Bangkok, India blasts link
Image by: KEREK WONGSA / REUTERS
Thai investigators believe they have found a link between this week's bomb blasts in Bangkok and New Delhi, a senior security official said yesterday.
Israeli Prime Minister Benjamin Netanyahu, accusing Iran of targeting diplomats, said if the world did not stop Iran's "aggression", the attacks would spread.
Iran, whose leaders had threatened to retaliate for Israel's alleged car bomb assassination of several of its nuclear scientists, denied involvement in the attacks on Monday and Tuesday, including a bomb that failed to explode in the Georgian capital, Tbilisi. Iran blamed them on Israel.
Asked whether the explosives used in India and Thailand were the same, a senior Thai security official said they both had the same "magnetic sheets".
"The individual was in possession of the same magnets and we are currently examining the source of the magnet," National Security Council Secretary Wichian Podphosri said.
A man carrying an Iranian passport lost a leg when a bomb he was carrying in Bangkok went off on Tuesday after an earlier explosion, apparently accidental, at a house he was renting.
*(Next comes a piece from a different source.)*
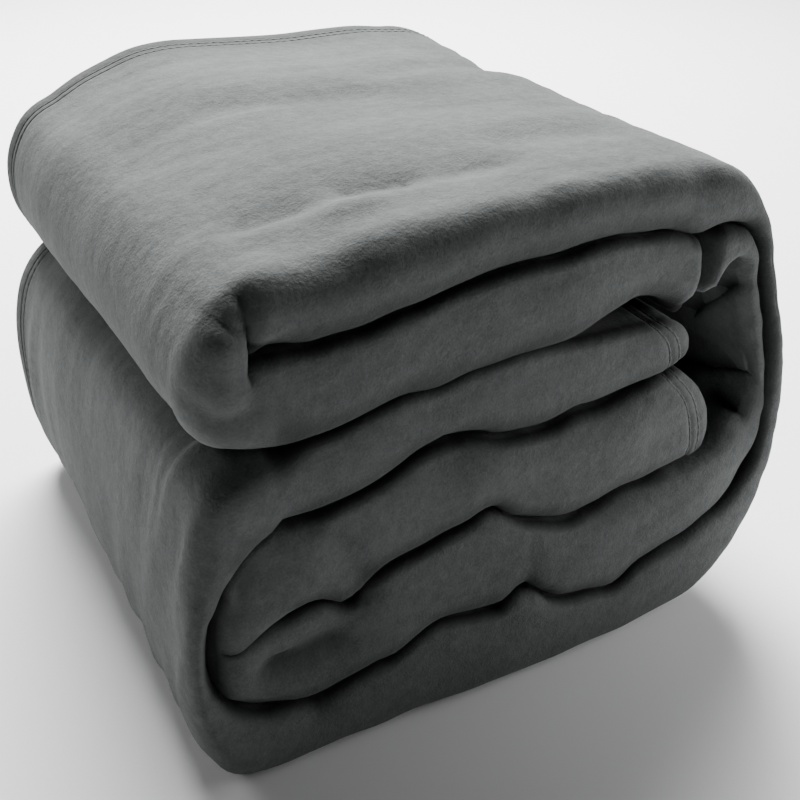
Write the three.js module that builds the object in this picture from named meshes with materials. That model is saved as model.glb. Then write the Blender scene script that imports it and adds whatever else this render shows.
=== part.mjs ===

His other leg had to be amputated.
The suspect, identified as Saeid Moradi, was in a stable condition in a Bangkok hospital, although he remained unconscious after 10 hours of surgery, said hospital surgeon Suparung Preechayuth.
Police said he had been charged with illegal possession of explosives, causing explosions, attempted murder and assaulting a police officer. Two other men shared the rented house with him. One was arrested at Bangkok's International Airport on Tuesday, but he has not yet been charged.
The other was arrested yesterday afternoon at Kuala Lumpur Airport as he tried to board a plane to Teheran, Malaysian police said. The suspect, in his 30s, had evaded authorities at Bangkok Airport and flown to Malaysia.